Stephen had - at the cost of his life - dared to touch the Temple, and the Temple as the heart and sum of the Jewish system and hierarchy. The effect of his pronouncement was to repudiate that whole system and its earthly centre. He had seen that it had been but a pointer to the heavenly and spiritual which was reached and realised in the entry of Jesus Christ into this world. He had been spiritually immanent in all the aspects of that system and that history, dominating all its features and represented in all its constituents. They had never been the REALITY, the ESSENTIAL, but only ways and means by which the real was signified; they were signs not realities. That which they had signified had now come in fullness and finality, therefore, EARTHLY, material, and localised Temples, Priests, Sacrifices, Vestments, Forms, Names and Titles, Cults, Orders, Times and Seasons, and everything else that made up such a system had, at least, served its purpose, and, at worst, become an empty shell, and a hindrance to the spiritual.
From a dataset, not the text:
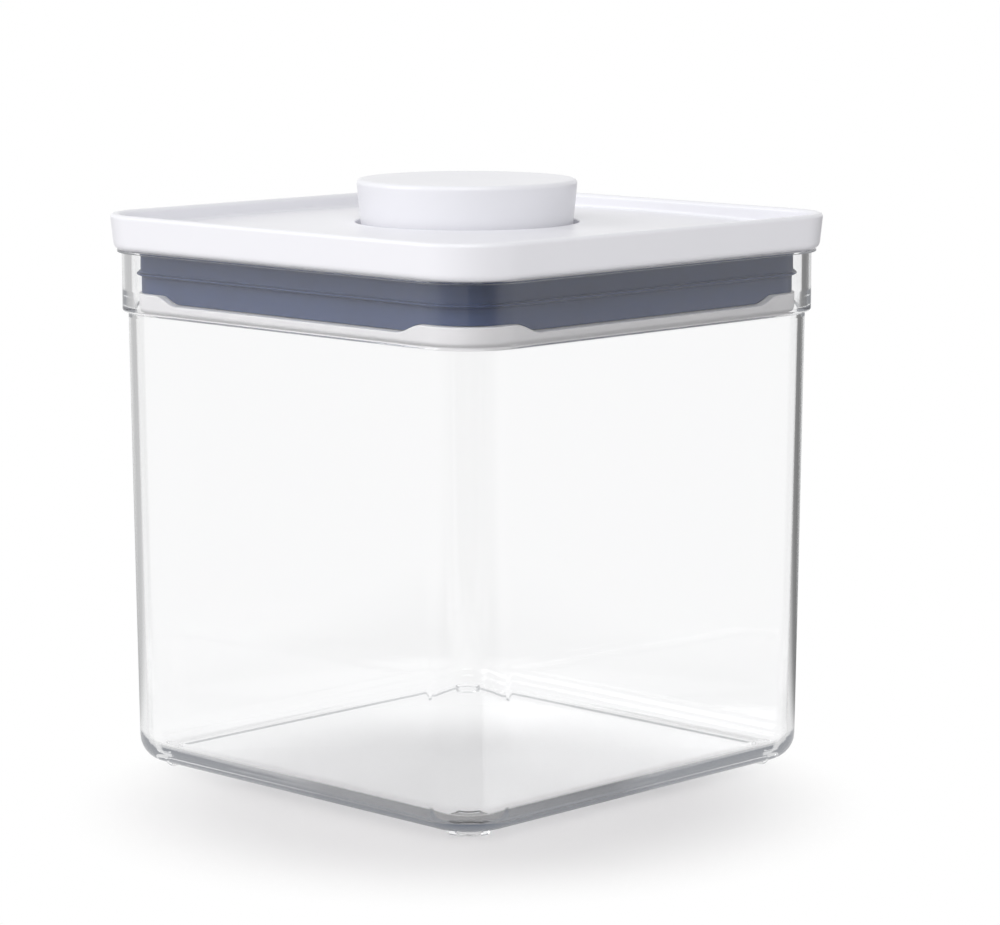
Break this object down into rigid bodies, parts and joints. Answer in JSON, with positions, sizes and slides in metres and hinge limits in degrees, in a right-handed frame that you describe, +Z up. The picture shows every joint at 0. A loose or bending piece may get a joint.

Stephen, in statement and implication, said this, and said it in no uncertain terms and manner. There was no equivocation in his declaration, and he made it quite clear that to have been blind to the spiritual significations of their history, and to continue in that blindness now that the One signified had come was nothing less than 'resisting the Holy Spirit'.
Very well, then, that is so far as Jewry was concerned; but there was a twilight transition period in Jerusalem. While the Apostles and disciples had seen that Jesus fulfilled so much of the Scriptures (as see Luke 24), they certainly had but a very limited apprehension of His full significance as to the old system. They were still 'going up to the Temple', and that, AT THE HOUR OF THE SACRIFICE.
Their last recorded question to the Lord before His ascension shows that they were still clinging to the Jewish hope of a temporal Messianic kingdom on the earth, in spite of His parable of the lord returning after A LONG TIME, and all His teaching on the Holy Spirit, etc.
Is that why, when those who stood on Stephen's ground were, after his death, "all scattered abroad", the Apostles were excepted. They had not wholly repudiated Judaism, circumcision, the Temple, the sacrifices, etc., as Stephen had.
Why did Saul of Tarsus immediately seek out, in Jerusalem (Acts 9:13) and unto 'distant cities' (Acts 26:11), those who had identified themselves with Stephen's position, and leave the Apostles alone? True, the Apostles were having a hard time with the rulers, but not on Stephen's ground. James seems to have been able to hold things together with a group on a partial Judaistic ground, a compromise; and Peter and John were, for some time, with him, as 'Acts' shows. In Jerusalem the Christian Church was largely Judaistic, within the covert of the Temple and the ordinances. But, the Holy Spirit was moving on, and a point is reached where it is A QUESTION FOR CHRISTIANITY whether it was going on or going to stand still, which would mean going back.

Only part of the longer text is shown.